§ **EXERCISE OBJECTIVE**: Look through the material below and copy exactly the lines from the line with "# the large" to the line with "obj.matrix_world = Matrix.Identity(4)", those two lines included.

§ **STORED DATA**:
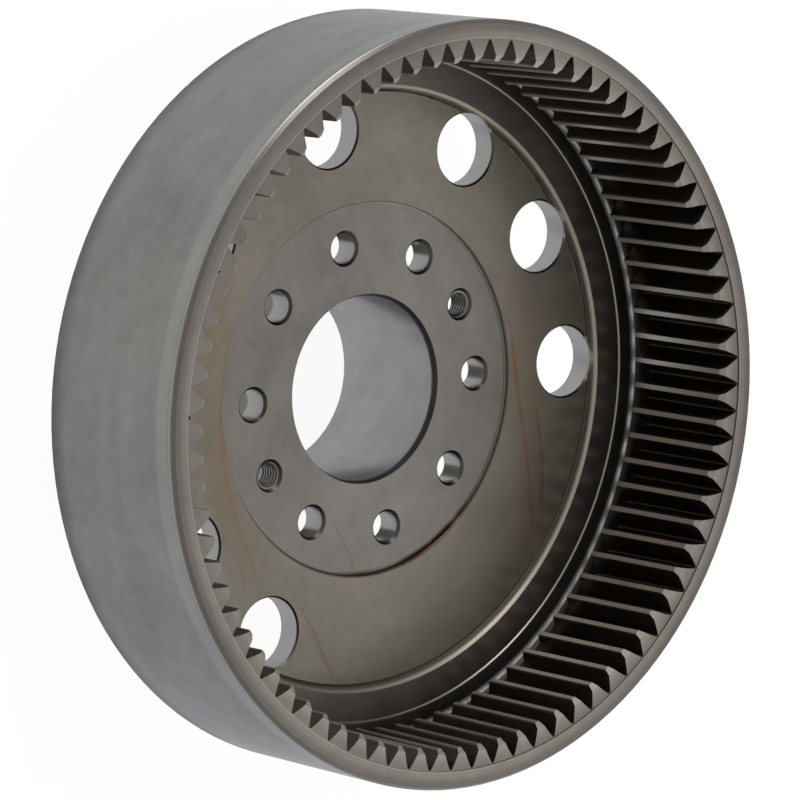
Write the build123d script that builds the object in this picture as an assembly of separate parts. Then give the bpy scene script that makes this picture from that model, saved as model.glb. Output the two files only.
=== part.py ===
from build123d import *
import math
import os

# Internal ring gear with a plate web and a central boss, machined from one piece of steel.
# Millimetres. The bore axis is Z; z = 0 is the end of the boss that the gear stands on,
# and the open, toothed side faces up. The two tapped holes lie on the X axis.

# Teeth: long-addendum involute, cut on the inside of the rim
tooth_count = 81
module = 3.75
pressure_angle = 25.0        # degrees
addendum_factor = 1.25       # tooth height inside the pitch circle, in modules
dedendum_factor = 1.25       # tooth height outside the pitch circle, in modules
tooth_thickening = 0.3       # thickness of each tooth at the pitch circle, beyond half the pitch
root_blend = 0.7             # height over which a tooth space rounds off at its root
tooth_face_width = 56.0      # length of the teeth along the axis
tooth_timing = 0.72          # degrees from the X axis to the centre of the nearest tooth space
tip_bevel_radial = 2.4       # lead-in bevel on the open end of each tooth tip
tip_bevel_axial = 2.0

# Rim
rim_wall = 8.65              # rim outside the tooth roots
tooth_recess = 0.6           # the tooth ends lie this far below the rim face
recess_clearance = 0.6       # gap between the tooth roots and the step up to the rim face
rim_bevel_radial = 1.5
rim_bevel_axial = 1.9
rim_back_bevel = 1.0

# Relief groove behind the teeth, and the steps down from it to the web
relief_width = 9.7
relief_clearance = 0.8       # depth of the groove outside the tooth roots
relief_corner = 5.0
floor_width = 11.0           # groove floor, from the groove's wall to the step down to the land
floor_step = 0.5
land_width = 15.05           # land, from that step to the edge of the web
land_height = 3.9            # land above the web
land_bevel = 1.75
web_corner = 1.5

# Web, with a shallow recess for the hub on top and a thicker pad behind it
web_thickness = 11.2
flange_margin = 18.4         # recess and pad outside the bolt circle
hub_recess_depth = 1.8
hub_recess_edge = 0.4
flange_pad_height = 2.4
flange_pad_corner = 1.5

# Boss and bore
bore_diameter = 81.2
bore_mouth_radial = 1.2      # steep lead-in at the bore's upper mouth
bore_mouth_axial = 2.8
bore_back_bevel = 0.4
boss_wall = 9.4              # boss around the bore
boss_projection = 53.4       # boss beyond the back of the web
boss_edge = 1.5
boss_root_fillet = 4.0

# Bolt circle: plain and tapped holes through the flange
bolt_circle_diameter = 127.2
plain_hole_diameter = 13.5
plain_hole_bevel = 1.2
plain_hole_angles = (30, 70, 110, 150, 210, 250, 290, 330)
tapped_hole_diameter = 12.0  # at the thread's major diameter
tapped_hole_bevel = 1.3
tapped_hole_angles = (0, 180)

# Large clear holes through the web, which just shave the step around it
web_hole_diameter = 32.0
web_hole_shave = 0.8
web_hole_edge = 0.8
web_hole_angles = (30, 0, -30, -70, -110, -150, 180, 150)

cut_margin = 2.0             # how far cutting shapes run past the material
edge_margin = 0.2            # the same for the cones that break a hole's edge

# Levels along the axis, from the foot of the boss upwards
z_foot = 0.0
z_web_back = z_foot + boss_projection
z_pad_back = z_web_back - flange_pad_height
z_web = z_web_back + web_thickness
z_hub = z_web - hub_recess_depth
z_land = z_web + land_height
z_floor = z_land + floor_step
z_tooth_back = z_floor + relief_width
z_tooth_front = z_tooth_back + tooth_face_width
z_rim = z_tooth_front + tooth_recess

# Radii
pitch_radius = module * tooth_count / 2
tip_radius = pitch_radius - addendum_factor * module
root_radius = pitch_radius + dedendum_factor * module
rim_radius = root_radius + rim_wall
recess_radius = root_radius + recess_clearance
relief_radius = root_radius + relief_clearance
floor_edge_radius = relief_radius - floor_width
land_edge_radius = floor_edge_radius - land_width
bolt_radius = bolt_circle_diameter / 2
hub_recess_radius = bolt_radius + flange_margin
pad_radius = hub_recess_radius
bore_radius = bore_diameter / 2
boss_radius = bore_radius + boss_wall
web_hole_radius = web_hole_diameter / 2
web_hole_circle_radius = land_edge_radius + web_hole_shave - web_hole_radius


def polar(radius, angle):
    """Point at a radius and an angle in radians, in the plane across the axis."""
    return (radius * math.cos(angle), radius * math.sin(angle))


def around(radius, degrees, z):
    """Point on a circle about the axis, at a height."""
    x, y = polar(radius, math.radians(degrees))
    return (x, y, z)


def involute(angle):
    return math.tan(angle) - angle


def space_half_angle(radius):
    """Half the angle that a tooth space takes up at a radius, in radians."""
    at_pitch = math.radians(pressure_angle)
    here = math.acos(pitch_radius * math.cos(at_pitch) / radius)
    at_pitch_circle = math.pi / (2 * tooth_count) - tooth_thickening / (2 * pitch_radius)
    return at_pitch_circle + involute(at_pitch) - involute(here)


def blank_section():
    """Half section of the turned blank, before the teeth and the holes are cut."""
    relief_arc = relief_corner * math.sin(math.pi / 4)
    web_arc = web_corner * math.sin(math.pi / 4)
    boss_arc = boss_root_fillet * math.sin(math.pi / 4)
    pad_arc = flange_pad_corner * math.sin(math.pi / 4)
    with BuildSketch(Plane.XZ) as section:
        with BuildLine():
            # bore, from the foot up, and the hub face
            Polyline(
                (bore_radius + bore_back_bevel, z_foot),
                (bore_radius, z_foot + bore_back_bevel),
                (bore_radius, z_hub - bore_mouth_axial),
                (bore_radius + bore_mouth_radial, z_hub),
                (hub_recess_radius, z_hub),
                (hub_recess_radius, z_web - hub_recess_edge),
                (hub_recess_radius + hub_recess_edge, z_web),
                (land_edge_radius - web_corner, z_web),
            )
            # corner of the web, and the steps up to the groove floor
            ThreePointArc(
                (land_edge_radius - web_corner, z_web),
                (land_edge_radius - web_corner + web_arc, z_web + web_corner - web_arc),
                (land_edge_radius, z_web + web_corner),
            )
            Polyline(
                (land_edge_radius, z_web + web_corner),
                (land_edge_radius, z_land - land_bevel),
                (land_edge_radius + land_bevel, z_land),
                (floor_edge_radius - floor_step / 2, z_land),
                (floor_edge_radius + floor_step / 2, z_floor),
                (relief_radius - relief_corner, z_floor),
            )
            ThreePointArc(
                (relief_radius - relief_corner, z_floor),
                (relief_radius - relief_corner + relief_arc, z_floor + relief_corner - relief_arc),
                (relief_radius, z_floor + relief_corner),
            )
            # groove wall, band that carries the teeth, and the rim
            Polyline(
                (relief_radius, z_floor + relief_corner),
                (relief_radius, z_tooth_back),
                (tip_radius, z_tooth_back),
                (tip_radius, z_tooth_front - tip_bevel_axial),
                (tip_radius + tip_bevel_radial, z_tooth_front),
                (recess_radius, z_tooth_front),
                (recess_radius, z_rim),
                (rim_radius - rim_bevel_radial, z_rim),
                (rim_radius, z_rim - rim_bevel_axial),
                (rim_radius, z_web_back + rim_back_bevel),
                (rim_radius - rim_back_bevel, z_web_back),
                (pad_radius + flange_pad_corner, z_web_back),
            )
            # back of the web, flange pad and boss
            ThreePointArc(
                (pad_radius + flange_pad_corner, z_web_back),
                (pad_radius + flange_pad_corner - pad_arc, z_web_back - flange_pad_corner + pad_arc),
                (pad_radius, z_web_back - flange_pad_corner),
            )
            Polyline(
                (pad_radius, z_web_back - flange_pad_corner),
                (pad_radius, z_pad_back),
                (boss_radius + boss_root_fillet, z_pad_back),
            )
            ThreePointArc(
                (boss_radius + boss_root_fillet, z_pad_back),
                (boss_radius + boss_root_fillet - boss_arc, z_pad_back - boss_root_fillet + boss_arc),
                (boss_radius, z_pad_back - boss_root_fillet),
            )
            Polyline(
                (boss_radius, z_pad_back - boss_root_fillet),
                (boss_radius, z_foot + boss_edge),
                (boss_radius - boss_edge, z_foot),
                (bore_radius + bore_back_bevel, z_foot),
            )
        make_face()
    return section.sketch


def tooth_space_cutter():
    """All the tooth spaces as one prism: its outline is the mating external tooth form."""
    inner_radius = tip_radius - cut_margin
    blend_radius = root_radius - root_blend
    mid_radius = (inner_radius + blend_radius) / 2
    pitch = 2 * math.pi / tooth_count
    with BuildSketch(Plane.XY.offset(z_tooth_back - cut_margin)) as outline:
        with BuildLine():
            for index in range(tooth_count):
                centre = math.radians(tooth_timing) + index * pitch
                inner, middle, outer = (space_half_angle(r) for r in (inner_radius, mid_radius, blend_radius))
                ThreePointArc(
                    polar(inner_radius, centre - inner),
                    polar(mid_radius, centre - middle),
                    polar(blend_radius, centre - outer),
                )
                ThreePointArc(
                    polar(blend_radius, centre - outer),
                    polar(root_radius, centre),
                    polar(blend_radius, centre + outer),
                )
                ThreePointArc(
                    polar(blend_radius, centre + outer),
                    polar(mid_radius, centre + middle),
                    polar(inner_radius, centre + inner),
                )
                Line(polar(inner_radius, centre + inner), polar(inner_radius, centre + pitch - inner))
        make_face()
    return extrude(outline.sketch, amount=z_rim + cut_margin - (z_tooth_back - cut_margin))


def hole_cutter(radius, edge, z_low, z_face, z_high):
    """Round hole along Z, from z_low to z_high, with its edge broken at the face it enters."""
    upright = (Align.CENTER, Align.CENTER, Align.MIN)
    drill = Pos(0, 0, z_low - cut_margin) * Cylinder(radius, z_high - z_low + 2 * cut_margin, align=upright)
    overrun = edge + edge_margin
    mouth = Pos(0, 0, z_face - edge) * Cone(radius, radius + overrun, overrun, align=upright)
    return drill + mouth


def ring_gear():
    gear = revolve(blank_section(), Axis.Z) - tooth_space_cutter()
    plain_hole = hole_cutter(plain_hole_diameter / 2, plain_hole_bevel, z_pad_back, z_hub, z_hub)
    tapped_hole = hole_cutter(tapped_hole_diameter / 2, tapped_hole_bevel, z_pad_back, z_hub, z_hub)
    # the large holes run up past the step that they shave
    web_hole = hole_cutter(web_hole_radius, web_hole_edge, z_web_back, z_web, z_floor)
    patterns = (
        (plain_hole, bolt_radius, plain_hole_angles),
        (tapped_hole, bolt_radius, tapped_hole_angles),
        (web_hole, web_hole_circle_radius, web_hole_angles),
    )
    for cutter, radius, angles in patterns:
        gear = gear - [Pos(*around(radius, angle, 0)) * cutter for angle in angles]
    return gear


os.makedirs("parts", exist_ok=True)
gear = ring_gear()
gear.label = "ring_gear"
export_step(gear, "parts/ring_gear.step")
print("ring_gear", len(gear.solids()), "solid,", round(gear.volume / 1000, 1), "cm3, height", z_rim)
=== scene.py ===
import math
from types import SimpleNamespace

import bpy
from mathutils import Matrix, Vector


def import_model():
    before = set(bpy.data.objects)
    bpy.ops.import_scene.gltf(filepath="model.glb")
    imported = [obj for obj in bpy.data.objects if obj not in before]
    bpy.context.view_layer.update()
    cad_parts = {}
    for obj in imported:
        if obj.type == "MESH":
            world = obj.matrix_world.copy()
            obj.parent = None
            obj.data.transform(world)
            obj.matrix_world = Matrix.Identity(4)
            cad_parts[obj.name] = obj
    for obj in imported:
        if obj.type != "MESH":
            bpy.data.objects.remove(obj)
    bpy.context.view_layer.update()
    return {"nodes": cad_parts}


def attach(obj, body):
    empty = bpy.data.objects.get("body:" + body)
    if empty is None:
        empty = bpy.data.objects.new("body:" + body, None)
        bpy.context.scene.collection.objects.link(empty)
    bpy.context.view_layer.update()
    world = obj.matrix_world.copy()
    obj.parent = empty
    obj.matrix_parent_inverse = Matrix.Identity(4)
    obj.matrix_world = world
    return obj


# Internal ring gear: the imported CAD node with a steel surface, and the threads of its two tapped holes.
# Metres and degrees, with the bore axis along Z, as in the CAD model.

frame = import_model()

# Radii of the gear that the surface finish and the threads follow
RIM_RADIUS = 0.1652
ROOT_RADIUS = 0.1566
HOLLOW_RADIUS = 0.1541      # middle of the hollow corner of the relief groove
TIP_RADIUS = 0.1472
STEP_RADIUS = 0.1464        # step between the groove floor and the land
LAND_RADIUS = 0.1313        # inner edge of the land
HUB_RADIUS = 0.0820         # edge of the hub recess
BORE_RADIUS = 0.0406
BOLT_CIRCLE = 0.0636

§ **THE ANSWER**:
    # the large holes run up past the step that they shave
    web_hole = hole_cutter(web_hole_radius, web_hole_edge, z_web_back, z_web, z_floor)
    patterns = (
        (plain_hole, bolt_radius, plain_hole_angles),
        (tapped_hole, bolt_radius, tapped_hole_angles),
        (web_hole, web_hole_circle_radius, web_hole_angles),
    )
    for cutter, radius, angles in patterns:
        gear = gear - [Pos(*around(radius, angle, 0)) * cutter for angle in angles]
    return gear


os.makedirs("parts", exist_ok=True)
gear = ring_gear()
gear.label = "ring_gear"
export_step(gear, "parts/ring_gear.step")
print("ring_gear", len(gear.solids()), "solid,", round(gear.volume / 1000, 1), "cm3, height", z_rim)
=== scene.py ===
import math
from types import SimpleNamespace

import bpy
from mathutils import Matrix, Vector


def import_model():
    before = set(bpy.data.objects)
    bpy.ops.import_scene.gltf(filepath="model.glb")
    imported = [obj for obj in bpy.data.objects if obj not in before]
    bpy.context.view_layer.update()
    cad_parts = {}
    for obj in imported:
        if obj.type == "MESH":
            world = obj.matrix_world.copy()
            obj.parent = None
            obj.data.transform(world)
            obj.matrix_world = Matrix.Identity(4)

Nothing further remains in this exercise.